Los tibios no tienen lugar

Juan Medina/Reuters

Juan Medina/Reuters

Por Francisco Miguel Justo Tallón

España es un país extraño, lo amamos y odiamos en la misma medida pero no soportamos los matices. En los matices morimos de aburrimiento. Manda la sencillez de las categorías absolutas: todo o nada. En un país así, la política (que es la imagen especular de los votantes) ha dado en la encrucijada de verse sometida, por primera vez en su corta historia democrática, a la variedad frente al monocronismo. Ahora, la misión de los políticos consiste en interpretar el mensaje de las urnas; acostumbrados al blanco y negro del arco parlamentario, la nueva paleta cromática podría dar interesantes matices.El lío del que hablaba Rajoy es una oportunidad para la clase política: deben demostrar que están a la altura del electorado. Allí donde las matemáticas no dan la razón a la mayoría aparecen los números irracionales. La nueva política es un jeroglífico y el nuevo político debe aprender a traducir el acertijo.

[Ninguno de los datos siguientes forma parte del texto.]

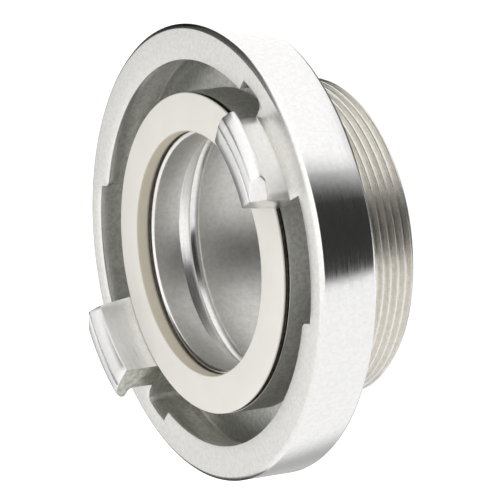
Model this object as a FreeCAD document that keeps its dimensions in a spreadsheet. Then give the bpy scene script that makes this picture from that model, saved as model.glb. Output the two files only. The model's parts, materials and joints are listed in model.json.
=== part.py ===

Con un resultado similar al obtenido por Alberto Garzón, Julio Llamazares dimitió después de las elecciones del 2011. El joven político logroñés parece haber empezado demasiado tarde a darse cuenta de cuál es el principal objetico del discurso electoral: fijar al adversario. El adversario debe ser de carne y hueso, en ningún caso una idea o una colección de principios: ya nadie comprende qué es eso del capitalismo. Los electores queremos votar una realidad, Alberto Garzón ha errado midiendo las reglas del juego, posiblemente hubiera obtenido mejores resultados de no haberse presentado en todas las circunscripciones. El juego electoral nos da estas deliciosas paradojas. Izquierda Unida no ha sabido tomarle el pulso a la posmodernidad; mientras, Pablo Iglesias ha actualizado a Marx para que suene moderno como las olas y antiguo como el mar. La intransigencia del vallecano da la medida de su seguridad, ahora bien, no sabemos hasta qué punto el referéndum catalán es solo una estrategia electoral, aunque llegado el momento podría funcionar como le funcionó a Felipe González el referéndum de la OTAN.

La historia del PSOE empieza a parecerse a la decadencia del imperio romano narrada por Gibbon: en la endógena mecánica de los socialistas se encuentran las claves de su precaria situación. Desde fuera no vienen los peores ataques a los de Ferraz, en el núcleo de la formación se esconde su peor enemigo y Pedro Sánchez no sabe pilotar una nave que parece una hidra de mil cabezas.

Génova ha dado un volantazo al automóvil del discurso, se oyen ahora palabras como diálogo y pluralidad cuando antes el rodillo de la mayoría absoluta se permitía una terminología más libre, más procaz, más salvaje. Mariano Rajoy ha comprendido en los sofás de Bertín que la realidad es mucho más prosaica (más aún) de lo que se piensa en Moncloa. Si el PP logra investir a Rajoy con la abstención de PSOE y Ciudadanos asistiremos al verdadero final del bipartidismo. Pablo Iglesias, tahúr zurdo, aprieta las clavijas para empujar a los socialistas a darle un gobierno en minoría a Rajoy, de ahí su enconamiento con el referéndum catalán.

Albert Rivera se va desinflando porque detrás de la puesta en escena de Ciudadanos no hay una tramoya consistente, no hay un nuevo discurso, no hay una colección de propuestas originales, solo un fondo de armario con trajes clásicos bien planchados. Si bien detrás de Podemos tampoco se esconde la novedad, la formación morada ha sabido fagocitar el impulso de los indignados erigiéndose en verdadero líder de una izquierda en crisis perpetua, una izquierda que siempre parece estar reinventándose. La presumible abstención de Ciudadanos en la investidura de Rajoy parece una postura moral más que una apuesta por la estabilidad del país. Albert Rivera corre el riesgo de parecer tan de centro que termine por invisibilizarse, este es un país que no soporta la templanza, matamos toros y cantamos con quejío, los tibios no tienen lugar.